You can graduate from that to just doing some scales at the beginning of your practice, which is, which is what most violinists do when people who do scales, if you're getting pretty advanced for all the stuff I've been talking about, and you're looking for more scales, maybe some shifting, you can get the Barbara Barber scale books. Even her she's got a less advanced one, I think it's called Scales for Young Violinists. It's still pretty hard.
But, but it'll have the the easier stuff and then and then it'll go up from there. So expect to see double stops and shifting even in that book. It's not three octaves, it's mostly one and two octaves. People keep going with scales until they get to three octave scales. You know, when you are a teenager and you're doing an audition, you're expected to play three active scales and all my lessons in college, I would always play three active scales and I still play them. Only really, if I have a classical performance coming up, or I'm working on a really hard piece, I will play those three active scales.
You can use the Barbara Barber, it would be the Scales for the Advanced Violinist or good old Carl Flesch. It's a classic Carl Flesch my first one was like held together in duct tape. I used it so much. And then I have a new one. And now that one's falling apart. So I don't know if I'll have to get a third Carl Flesch scale system. It's that kind of book you'd go through them gets a lot of use every every day.
Those scales system books for advanced violinists will add the third octave, they'll add the arpeggio series, things like broken thirds, and then all the double stops in scale, playing a scale in thirds moving thirds going up the scale and down or six octaves tense. Oh my gosh, save me now.
So there are 12 different notes. And there's all these different ways you can play and practice a scale. So you can in the classical world, you learn them systematically. So you you have your book, and you work on a certain number of things you can do with A major and then you move on and work on that number and E major and you kind of go through all 12. Then you go back and you add more stuff.
But eventually, it's kind of the same as what I said with beginners, like work on the scale for the piece you're playing. thing that's a classical players do too. I'll just tell you, when I play scales, I'll give you my exact routine. I don't really play him for fiddle. Maybe I should. I don't.
If I'm going to haul out Carl Flesch and play scales, it's because I'm practicing something hard. So if I was practicing like the Buch Concerto G minor, I would open it up to G and play my three octave G major and octave G minor scale. Do them one note to a bow and two, both with vibrato, then 3, 4, 6, 8, 12 and 24 notes to a bow. Redoing things slowing down as I need to, then the whole arpeggio series broken thirds and chromatic all in three octaves. And then I would do only holding for one or two octaves. I would I would do thirds, six and octaves.

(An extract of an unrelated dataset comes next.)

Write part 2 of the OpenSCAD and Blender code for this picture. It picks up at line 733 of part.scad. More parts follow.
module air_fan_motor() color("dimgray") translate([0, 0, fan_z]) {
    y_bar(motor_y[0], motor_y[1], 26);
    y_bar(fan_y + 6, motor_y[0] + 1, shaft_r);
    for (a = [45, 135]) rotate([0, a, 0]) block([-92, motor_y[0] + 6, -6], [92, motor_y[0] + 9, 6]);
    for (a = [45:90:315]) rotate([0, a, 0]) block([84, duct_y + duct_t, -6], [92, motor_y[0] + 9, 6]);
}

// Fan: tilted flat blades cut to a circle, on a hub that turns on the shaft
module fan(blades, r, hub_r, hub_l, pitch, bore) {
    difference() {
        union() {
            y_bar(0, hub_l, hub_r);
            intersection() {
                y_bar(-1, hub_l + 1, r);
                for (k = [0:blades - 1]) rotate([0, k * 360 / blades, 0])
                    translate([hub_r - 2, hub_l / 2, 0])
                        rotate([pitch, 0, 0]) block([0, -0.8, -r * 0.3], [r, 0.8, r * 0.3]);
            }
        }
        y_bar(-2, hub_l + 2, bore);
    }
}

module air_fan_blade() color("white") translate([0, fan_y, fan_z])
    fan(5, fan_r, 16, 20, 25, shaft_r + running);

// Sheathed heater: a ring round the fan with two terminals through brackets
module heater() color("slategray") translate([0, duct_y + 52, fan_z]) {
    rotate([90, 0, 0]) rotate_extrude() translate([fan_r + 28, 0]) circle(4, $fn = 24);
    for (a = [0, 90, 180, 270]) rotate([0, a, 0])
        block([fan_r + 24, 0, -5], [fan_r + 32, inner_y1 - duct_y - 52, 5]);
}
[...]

And if I had a piece that required tenths, I think I would not play that piece. Because I'm not that old, but my hand does not like playing tenths. Oh my goodness. I am a little tired from talking about that scale routine.
Our tune for today is The Hunters Purse. Ooh, fun reel in A minor. This is our last tune from Philadelphia. And we'll be back to old time next month old time in August. I'm excited. Originally, I think this tune was the earliest printing of it was 1865 as Headi's Wishes, but mostly it's called the Hunter's Purse recorded by Sligo Fiddler Paddy Killoran. And he called it Hunter's Purse.

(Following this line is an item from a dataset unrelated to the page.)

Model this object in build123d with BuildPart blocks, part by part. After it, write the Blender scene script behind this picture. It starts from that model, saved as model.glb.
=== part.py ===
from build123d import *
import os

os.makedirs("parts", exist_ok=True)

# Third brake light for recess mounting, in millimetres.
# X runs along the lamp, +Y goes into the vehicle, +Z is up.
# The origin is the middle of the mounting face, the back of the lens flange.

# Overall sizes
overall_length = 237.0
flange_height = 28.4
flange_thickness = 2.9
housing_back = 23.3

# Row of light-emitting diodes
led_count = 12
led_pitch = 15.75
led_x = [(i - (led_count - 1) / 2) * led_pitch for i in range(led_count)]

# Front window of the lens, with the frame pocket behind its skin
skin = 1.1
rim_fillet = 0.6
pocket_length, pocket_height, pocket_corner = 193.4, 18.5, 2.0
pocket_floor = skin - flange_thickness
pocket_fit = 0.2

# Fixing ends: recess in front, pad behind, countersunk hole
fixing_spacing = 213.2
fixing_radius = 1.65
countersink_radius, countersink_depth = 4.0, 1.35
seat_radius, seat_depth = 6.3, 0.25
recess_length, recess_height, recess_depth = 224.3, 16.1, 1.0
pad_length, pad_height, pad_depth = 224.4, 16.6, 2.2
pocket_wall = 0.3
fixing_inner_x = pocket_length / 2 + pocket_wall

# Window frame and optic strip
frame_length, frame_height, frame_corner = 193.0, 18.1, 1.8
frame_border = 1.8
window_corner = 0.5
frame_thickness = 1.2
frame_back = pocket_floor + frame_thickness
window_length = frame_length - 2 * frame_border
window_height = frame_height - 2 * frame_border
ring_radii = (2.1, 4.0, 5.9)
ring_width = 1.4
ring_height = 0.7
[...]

So there's a story from the biography the chieftains from John Glatt, so here's what he said. Guess this book was from 1997, bandleader and Piper, from the chieftains Paddy Maloney, hired the services of lilter Pat Kilduff, especially for the recording of the Hunters Purse on their album, chieftains three. So the recording studio was in London, but Kilduff was not a big traveler, and rarely went away from his home, which was in County Westmeath where he was born.

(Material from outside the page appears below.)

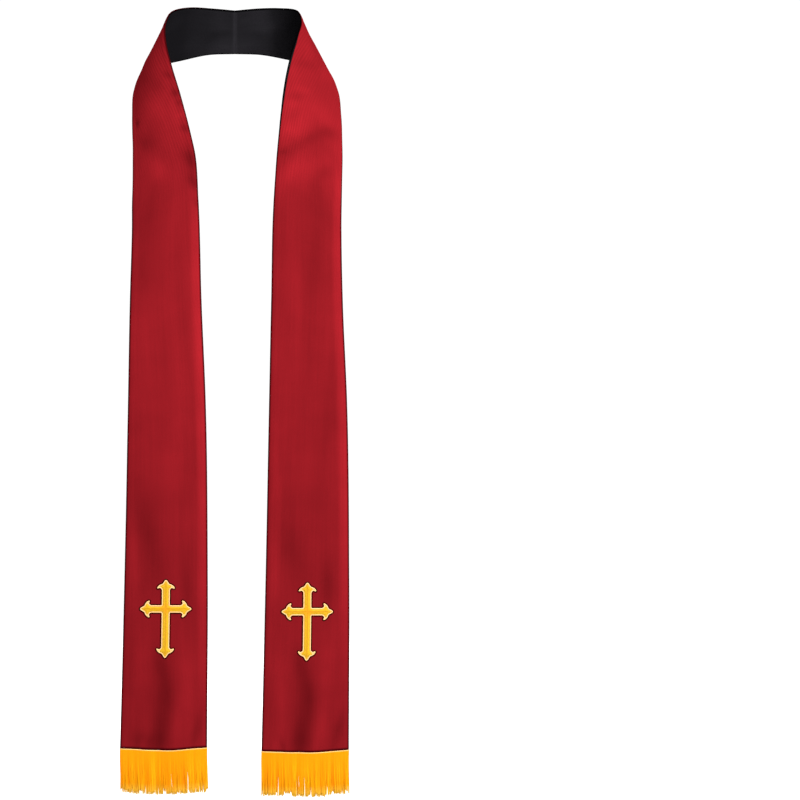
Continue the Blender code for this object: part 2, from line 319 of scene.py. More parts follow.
NAPE = {
    "red": Nape(1.7, 0.30, -0.9, 0.9),
    "black": Nape(0.9, 0.75, 1.5, 2.2),
}

# Painted light on the reverse, standing in for the light that falls into the neckband
NeckbandLight = namedtuple("NeckbandLight", "along tone")

PAINTED_NECKBAND_LIGHT = {
    "right": (
        NeckbandLight(0, 0.9),
        NeckbandLight(18, 1.02),
        NeckbandLight(36, 1.38),
        NeckbandLight(46, 1.44),
        NeckbandLight(55, 1.24),
        NeckbandLight(64, 0.85),
        NeckbandLight(90, 0.2),
        NeckbandLight(120, 0),
    ),
    "left": (
        NeckbandLight(0, 0.9),
        NeckbandLight(22, 1.12),
        NeckbandLight(36, 0.95),
        NeckbandLight(60, 0.62),
        NeckbandLight(72, 0.35),
        NeckbandLight(84, 0),
    ),
}

# How far the hem hangs below its straight line, at shares of the width from the neck edge
HemDrop = namedtuple("HemDrop", "share down")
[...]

So they they put him in a hotel in Dublin before his his flight to London. And they, you know, they got him a beer and a chance to meet the fiddler from Belfast, Sean McGuire, and they ended up staying up all night, lilting and drinking and lilting and drinking. And then he was like a wreck in the morning. They had to fly him to London to get them to work on this. That sounds about right.
Kevin Burke teaches this tune. I would go look it up if you can. The hunters purse, Kevin Burke. He teaches it on a site called fiddle videos.com. Well, they have some great fiddlers on that site. I was I was scrolling through it Kevin Burke is their Hanneke, great teacher, Meghan Lynch Chowning and the fiddler from La Vent du Nord. Who is that? Andre Brenet.
They are award winning fiddlers. I, someone asked me recently, if I had ever won, like a fiddle contest. I have never even entered a fiddle contest. I was on the dance track, you know, in in boxing and in kickboxing, which I did for many years. There's this term the journeyman. So there's these rising stars and, and then there's the the journeyman boxers. And it's sort of somebody who's been doing it a long time. They're very experienced, they're not flashy, they were never a star or prodigy. They just show up, they do the work. They're reliable.
So I am kind of a journeyman fiddler. I play my dances, I don't enter contests. I haven't won any awards. But I do consider myself although I am by no means a master fiddler. I do consider myself after after the numbers of kids and adults I have taught over my my lifetime a master teacher and I would say that since I have so many students who are now better than me and play or teach professionally at a very high level. I tried to accept the evidence that that's true.
So I'm not an award winning fiddler, but I'm over here doing my part teaching this amazing instrument called fiddle. Oh, it was kind of a random rant. Okay, the Hunter's Purse. That's what we were talking about. The Hunter's Purse.